> EXERCISE: The required output is every line from the beginning of the entries below through the line that includes "its pattern. Its", copied exactly.

> MATERIAL FOR THIS EXERCISE:
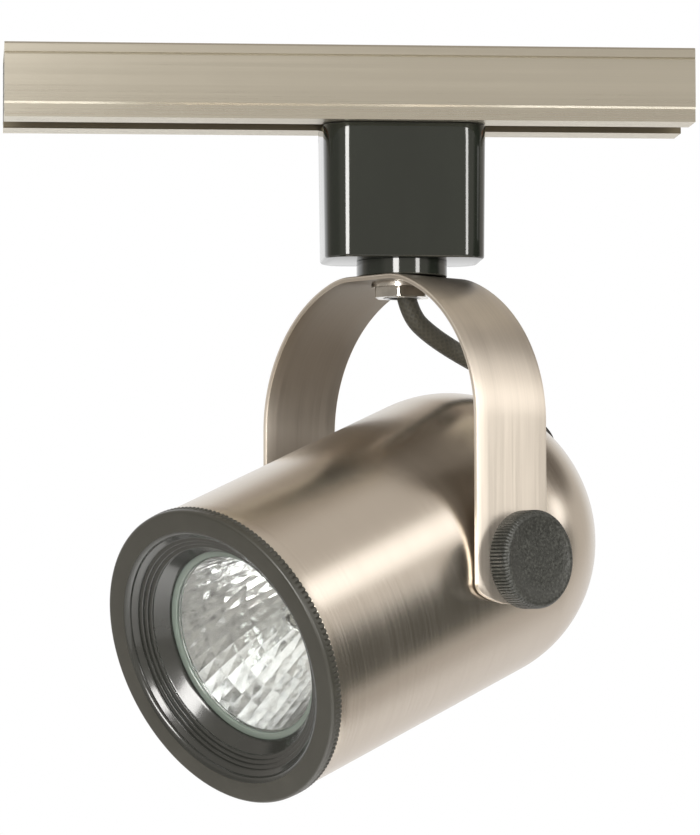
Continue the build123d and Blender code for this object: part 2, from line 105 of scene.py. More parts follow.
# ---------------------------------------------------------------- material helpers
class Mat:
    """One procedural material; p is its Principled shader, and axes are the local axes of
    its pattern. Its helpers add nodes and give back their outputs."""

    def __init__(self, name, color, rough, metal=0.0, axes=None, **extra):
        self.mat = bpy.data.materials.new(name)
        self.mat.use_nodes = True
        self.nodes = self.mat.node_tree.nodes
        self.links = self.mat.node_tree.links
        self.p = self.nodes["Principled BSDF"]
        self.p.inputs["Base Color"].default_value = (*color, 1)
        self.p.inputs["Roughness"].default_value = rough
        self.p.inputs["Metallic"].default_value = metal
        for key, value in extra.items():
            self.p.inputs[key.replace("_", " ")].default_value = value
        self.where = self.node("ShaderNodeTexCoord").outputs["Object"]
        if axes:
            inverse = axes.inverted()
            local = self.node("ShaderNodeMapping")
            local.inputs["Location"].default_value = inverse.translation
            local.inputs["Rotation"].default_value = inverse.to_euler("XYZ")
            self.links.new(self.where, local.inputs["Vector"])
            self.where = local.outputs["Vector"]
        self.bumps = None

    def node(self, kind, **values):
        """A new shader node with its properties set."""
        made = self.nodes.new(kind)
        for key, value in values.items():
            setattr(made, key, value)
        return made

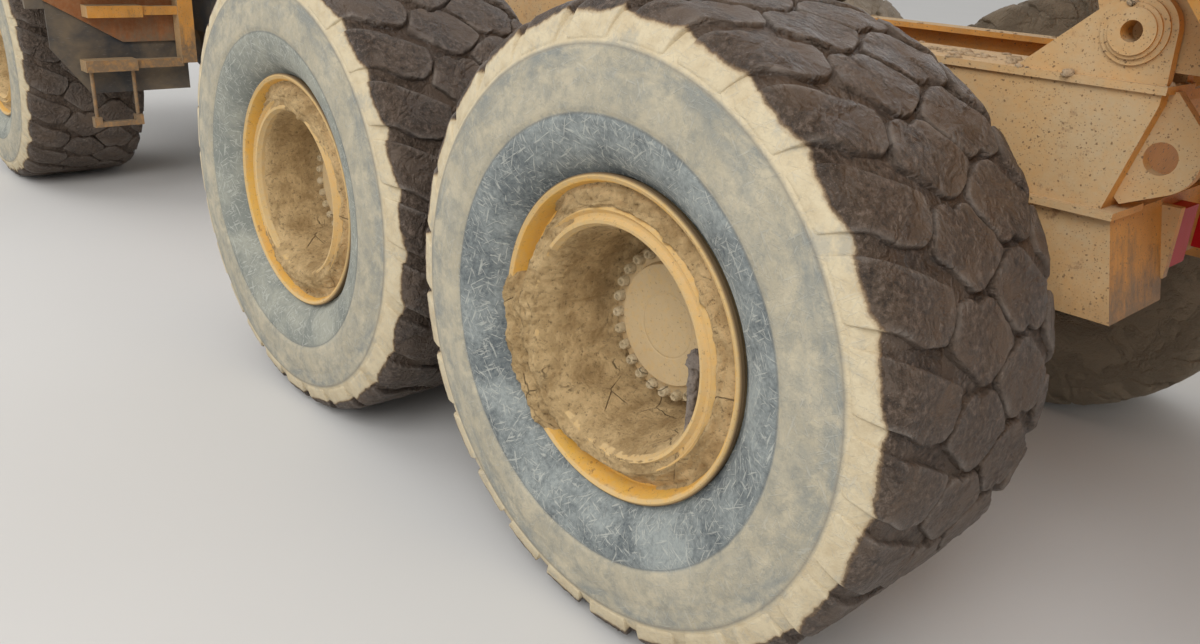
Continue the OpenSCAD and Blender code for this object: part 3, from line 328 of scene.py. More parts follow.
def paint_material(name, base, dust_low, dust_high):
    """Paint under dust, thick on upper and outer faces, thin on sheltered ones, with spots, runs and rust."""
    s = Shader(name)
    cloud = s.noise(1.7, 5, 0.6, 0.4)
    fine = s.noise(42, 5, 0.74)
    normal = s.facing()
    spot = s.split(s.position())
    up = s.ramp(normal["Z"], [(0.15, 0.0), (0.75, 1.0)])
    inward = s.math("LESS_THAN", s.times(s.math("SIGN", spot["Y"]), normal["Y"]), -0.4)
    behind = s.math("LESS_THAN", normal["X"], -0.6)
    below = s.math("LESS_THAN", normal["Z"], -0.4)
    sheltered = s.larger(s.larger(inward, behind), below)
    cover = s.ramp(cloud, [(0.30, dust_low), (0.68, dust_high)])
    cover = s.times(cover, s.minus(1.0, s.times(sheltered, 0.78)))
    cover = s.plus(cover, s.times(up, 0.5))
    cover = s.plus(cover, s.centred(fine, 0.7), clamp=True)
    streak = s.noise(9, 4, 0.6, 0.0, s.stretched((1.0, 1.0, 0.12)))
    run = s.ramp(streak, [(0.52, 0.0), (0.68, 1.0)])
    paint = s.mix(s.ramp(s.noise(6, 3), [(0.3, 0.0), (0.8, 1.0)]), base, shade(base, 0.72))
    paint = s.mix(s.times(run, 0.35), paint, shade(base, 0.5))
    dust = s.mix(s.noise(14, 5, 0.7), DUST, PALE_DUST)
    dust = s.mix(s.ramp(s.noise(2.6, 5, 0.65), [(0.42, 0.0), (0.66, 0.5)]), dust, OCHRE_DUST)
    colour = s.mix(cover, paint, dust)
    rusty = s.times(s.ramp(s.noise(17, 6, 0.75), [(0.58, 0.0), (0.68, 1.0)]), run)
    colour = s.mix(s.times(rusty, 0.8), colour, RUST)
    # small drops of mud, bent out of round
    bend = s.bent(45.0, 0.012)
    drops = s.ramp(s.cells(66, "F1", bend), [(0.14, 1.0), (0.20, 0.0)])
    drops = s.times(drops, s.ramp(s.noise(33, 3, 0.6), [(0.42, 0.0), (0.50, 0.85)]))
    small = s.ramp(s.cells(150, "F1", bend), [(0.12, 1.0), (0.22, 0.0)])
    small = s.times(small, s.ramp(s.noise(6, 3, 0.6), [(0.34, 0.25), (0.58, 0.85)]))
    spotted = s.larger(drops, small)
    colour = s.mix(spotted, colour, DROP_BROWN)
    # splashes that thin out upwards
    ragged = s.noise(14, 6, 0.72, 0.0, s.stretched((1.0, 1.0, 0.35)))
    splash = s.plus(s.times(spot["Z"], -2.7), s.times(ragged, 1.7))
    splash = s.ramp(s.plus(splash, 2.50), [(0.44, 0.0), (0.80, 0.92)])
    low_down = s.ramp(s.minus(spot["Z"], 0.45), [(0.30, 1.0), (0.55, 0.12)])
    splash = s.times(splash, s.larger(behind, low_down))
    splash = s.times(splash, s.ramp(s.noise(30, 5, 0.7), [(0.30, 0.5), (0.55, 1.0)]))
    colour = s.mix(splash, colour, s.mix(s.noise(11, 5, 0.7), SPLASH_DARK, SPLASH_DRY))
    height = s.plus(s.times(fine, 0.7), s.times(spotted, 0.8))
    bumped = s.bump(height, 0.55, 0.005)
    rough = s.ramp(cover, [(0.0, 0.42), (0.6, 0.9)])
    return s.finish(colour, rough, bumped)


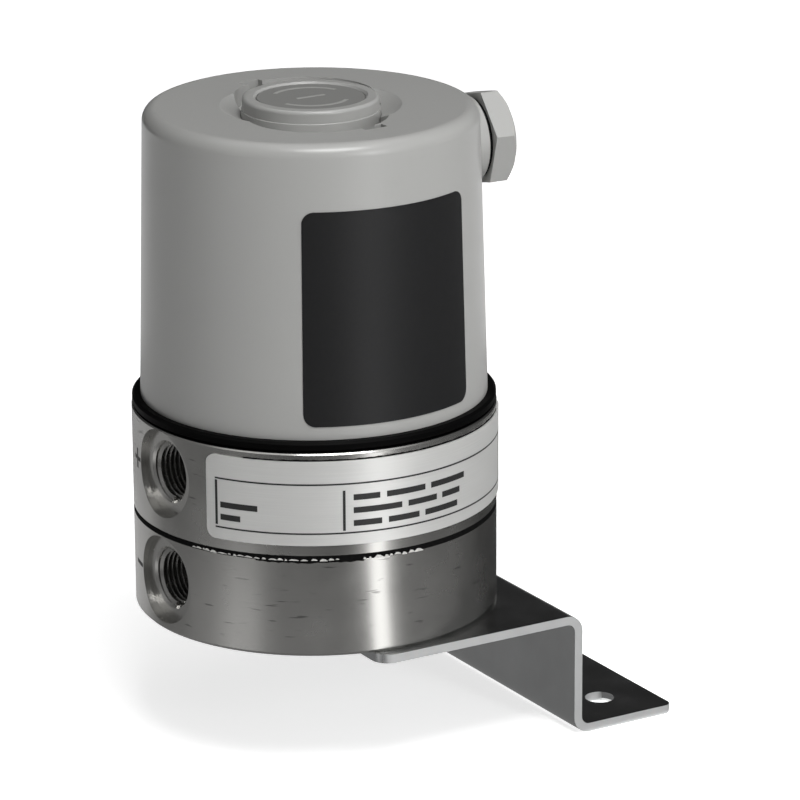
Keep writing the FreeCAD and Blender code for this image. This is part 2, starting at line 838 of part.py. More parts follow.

> RESULT OF THIS EXERCISE:
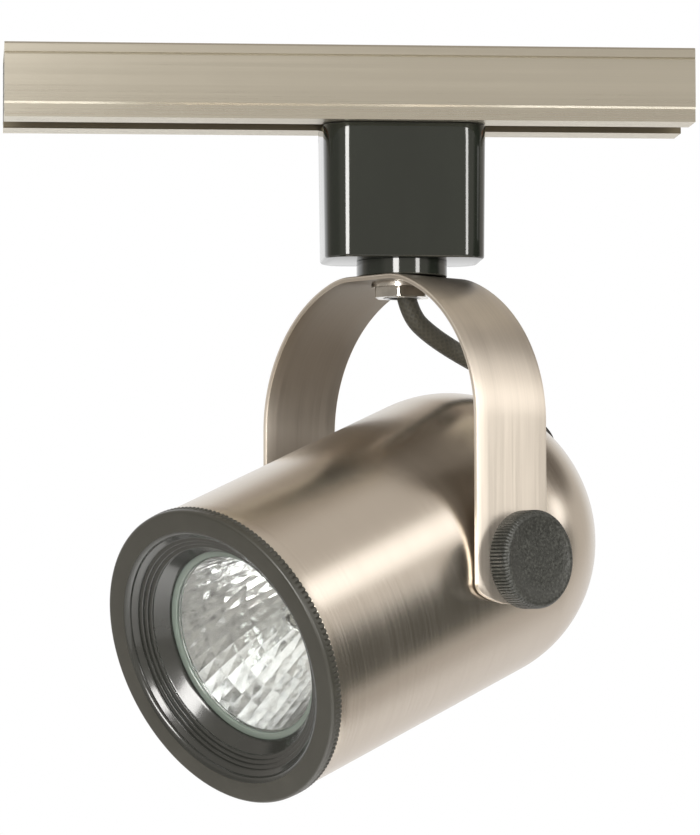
Continue the build123d and Blender code for this object: part 2, from line 105 of scene.py. More parts follow.
# ---------------------------------------------------------------- material helpers
class Mat:
    """One procedural material; p is its Principled shader, and axes are the local axes of
    its pattern. Its helpers add nodes and give back their outputs."""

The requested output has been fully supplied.